[TASK DATA]:
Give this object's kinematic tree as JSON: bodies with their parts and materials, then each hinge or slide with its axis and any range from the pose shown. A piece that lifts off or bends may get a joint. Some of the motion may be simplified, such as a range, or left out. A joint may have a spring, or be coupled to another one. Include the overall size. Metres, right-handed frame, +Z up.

---

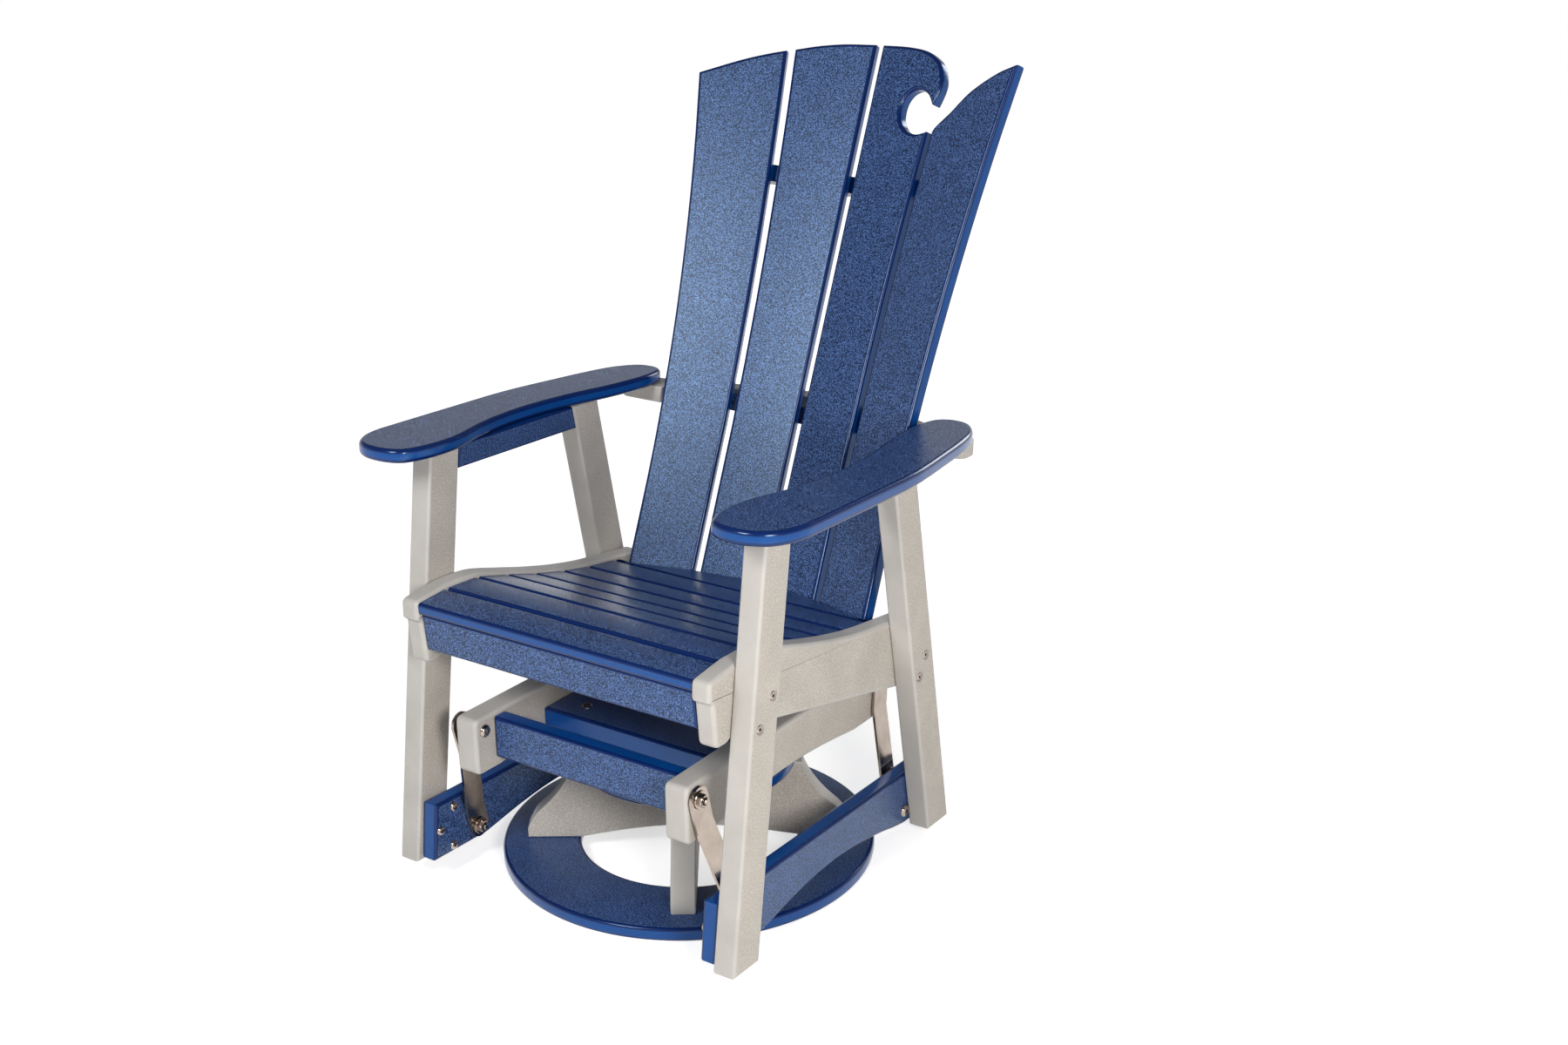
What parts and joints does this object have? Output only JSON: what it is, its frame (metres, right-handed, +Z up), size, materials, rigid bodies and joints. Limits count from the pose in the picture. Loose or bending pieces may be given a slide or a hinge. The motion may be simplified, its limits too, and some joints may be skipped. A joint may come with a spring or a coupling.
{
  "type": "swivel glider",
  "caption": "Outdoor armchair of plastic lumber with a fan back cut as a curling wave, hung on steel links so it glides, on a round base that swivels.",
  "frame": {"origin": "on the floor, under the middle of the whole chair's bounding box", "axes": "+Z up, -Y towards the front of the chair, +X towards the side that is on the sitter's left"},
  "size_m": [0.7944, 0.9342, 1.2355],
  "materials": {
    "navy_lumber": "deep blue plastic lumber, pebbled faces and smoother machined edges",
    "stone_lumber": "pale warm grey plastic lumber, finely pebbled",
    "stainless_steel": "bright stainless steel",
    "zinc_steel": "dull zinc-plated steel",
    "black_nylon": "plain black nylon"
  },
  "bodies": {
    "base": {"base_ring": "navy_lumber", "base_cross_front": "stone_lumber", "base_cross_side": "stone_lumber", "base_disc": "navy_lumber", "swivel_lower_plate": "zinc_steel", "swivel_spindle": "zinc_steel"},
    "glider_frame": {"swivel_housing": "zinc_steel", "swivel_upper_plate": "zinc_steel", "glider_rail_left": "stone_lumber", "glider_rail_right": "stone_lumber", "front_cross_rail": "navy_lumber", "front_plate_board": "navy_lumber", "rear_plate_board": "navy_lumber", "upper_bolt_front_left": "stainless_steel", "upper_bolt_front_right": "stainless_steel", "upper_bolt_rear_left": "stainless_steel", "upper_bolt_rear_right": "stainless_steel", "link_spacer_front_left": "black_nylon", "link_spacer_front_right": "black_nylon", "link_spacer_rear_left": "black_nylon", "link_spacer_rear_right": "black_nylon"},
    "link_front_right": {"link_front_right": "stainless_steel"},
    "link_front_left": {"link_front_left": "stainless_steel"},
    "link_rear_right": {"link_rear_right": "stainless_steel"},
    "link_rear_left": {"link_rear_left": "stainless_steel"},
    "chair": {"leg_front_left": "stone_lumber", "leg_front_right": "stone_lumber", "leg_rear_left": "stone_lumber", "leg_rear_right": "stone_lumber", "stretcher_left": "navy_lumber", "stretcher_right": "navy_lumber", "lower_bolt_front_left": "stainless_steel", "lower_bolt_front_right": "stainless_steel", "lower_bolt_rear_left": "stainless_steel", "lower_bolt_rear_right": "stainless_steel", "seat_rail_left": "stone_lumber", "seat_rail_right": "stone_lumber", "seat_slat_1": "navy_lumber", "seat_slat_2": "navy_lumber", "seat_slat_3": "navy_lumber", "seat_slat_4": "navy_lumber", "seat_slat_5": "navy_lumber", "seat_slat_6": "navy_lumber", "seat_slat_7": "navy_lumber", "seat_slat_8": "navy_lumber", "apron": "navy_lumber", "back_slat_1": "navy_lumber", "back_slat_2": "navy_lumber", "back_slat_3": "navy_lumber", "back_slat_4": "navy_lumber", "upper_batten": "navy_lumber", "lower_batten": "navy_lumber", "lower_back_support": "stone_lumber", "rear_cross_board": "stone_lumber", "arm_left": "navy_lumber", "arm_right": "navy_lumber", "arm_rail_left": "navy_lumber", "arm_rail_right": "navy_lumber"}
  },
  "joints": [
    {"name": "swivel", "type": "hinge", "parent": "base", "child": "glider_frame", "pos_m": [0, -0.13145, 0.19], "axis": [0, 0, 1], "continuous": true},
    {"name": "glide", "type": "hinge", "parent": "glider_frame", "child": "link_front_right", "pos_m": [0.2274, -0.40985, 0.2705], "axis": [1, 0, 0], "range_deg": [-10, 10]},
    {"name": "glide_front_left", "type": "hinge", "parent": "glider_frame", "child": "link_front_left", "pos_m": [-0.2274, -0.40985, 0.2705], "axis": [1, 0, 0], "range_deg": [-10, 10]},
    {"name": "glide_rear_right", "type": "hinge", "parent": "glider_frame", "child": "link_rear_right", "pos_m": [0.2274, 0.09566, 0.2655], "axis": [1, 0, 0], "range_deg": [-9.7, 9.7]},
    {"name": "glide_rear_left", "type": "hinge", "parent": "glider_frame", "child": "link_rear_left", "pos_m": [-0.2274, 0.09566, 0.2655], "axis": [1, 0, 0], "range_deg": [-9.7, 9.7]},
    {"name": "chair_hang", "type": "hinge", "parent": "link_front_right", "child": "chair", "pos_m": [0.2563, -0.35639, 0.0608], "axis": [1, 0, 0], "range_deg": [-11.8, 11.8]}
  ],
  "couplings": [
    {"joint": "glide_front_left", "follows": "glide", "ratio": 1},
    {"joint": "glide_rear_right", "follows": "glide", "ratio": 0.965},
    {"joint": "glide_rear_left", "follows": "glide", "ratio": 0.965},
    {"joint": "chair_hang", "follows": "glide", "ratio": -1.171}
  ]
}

* * *

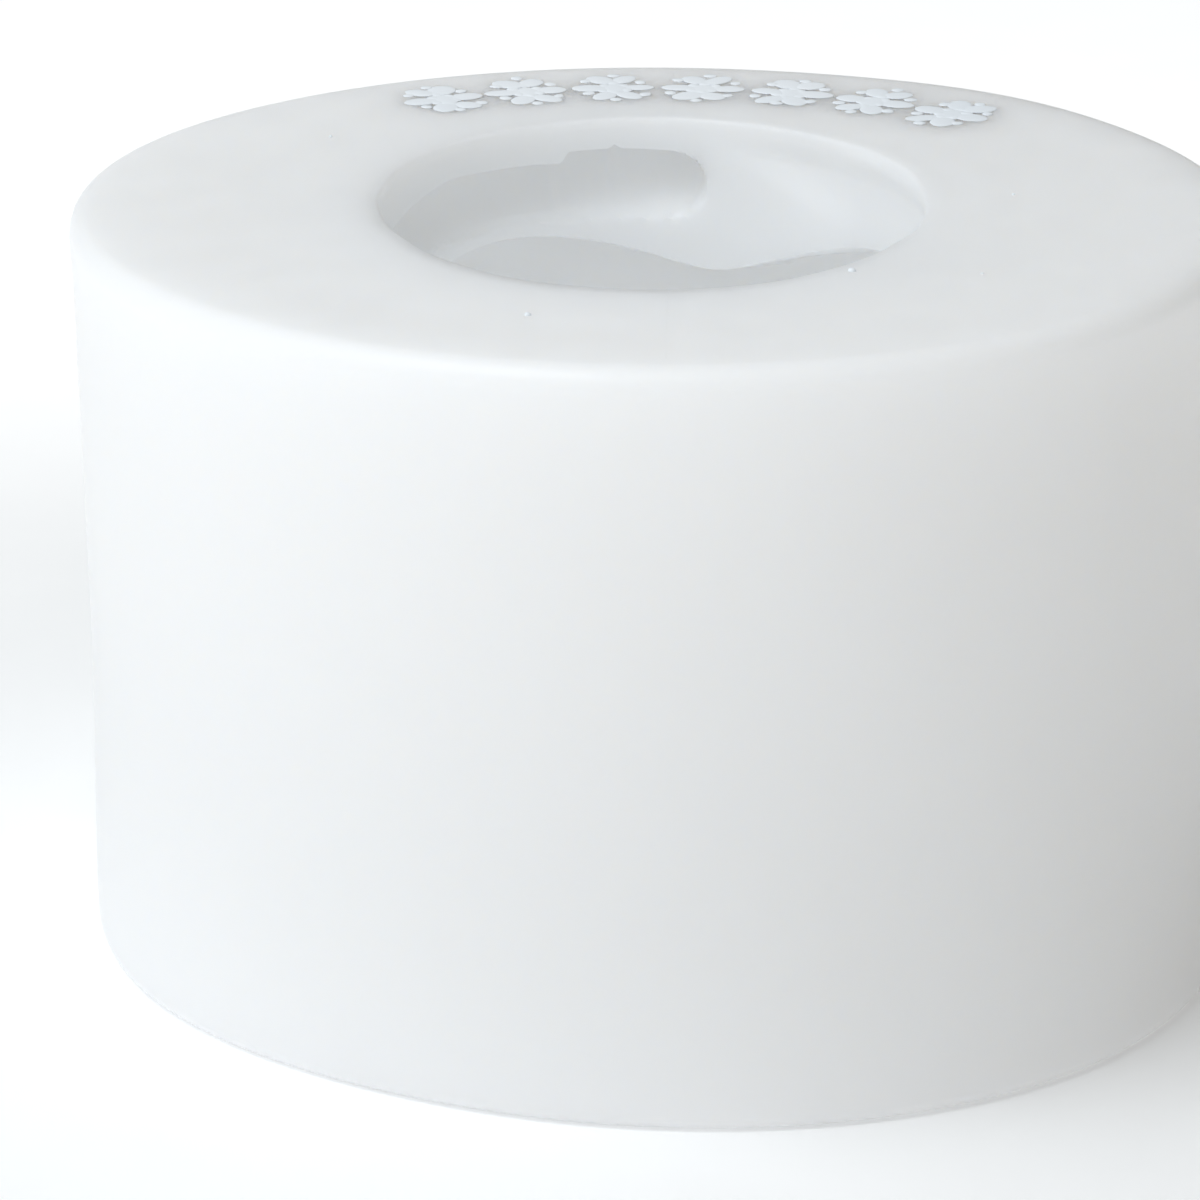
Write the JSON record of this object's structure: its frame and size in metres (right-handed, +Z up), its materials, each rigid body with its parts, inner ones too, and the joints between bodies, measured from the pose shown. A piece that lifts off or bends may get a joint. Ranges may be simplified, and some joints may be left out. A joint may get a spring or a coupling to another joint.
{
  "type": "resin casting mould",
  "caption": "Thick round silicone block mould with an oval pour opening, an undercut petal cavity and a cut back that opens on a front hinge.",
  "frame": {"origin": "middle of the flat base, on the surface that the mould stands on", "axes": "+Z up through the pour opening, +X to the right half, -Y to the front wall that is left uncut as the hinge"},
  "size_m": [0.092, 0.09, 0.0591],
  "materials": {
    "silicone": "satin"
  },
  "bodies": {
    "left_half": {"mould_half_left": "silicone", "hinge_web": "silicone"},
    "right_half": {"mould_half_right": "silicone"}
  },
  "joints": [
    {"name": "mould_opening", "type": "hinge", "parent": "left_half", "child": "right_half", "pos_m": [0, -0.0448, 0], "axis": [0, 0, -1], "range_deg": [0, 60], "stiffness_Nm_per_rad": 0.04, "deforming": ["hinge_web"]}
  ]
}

[YOUR OBJECTIVE]: Check each line of these records for the string "with" and state only how many lines have it.

[WORKED ANSWER]: 5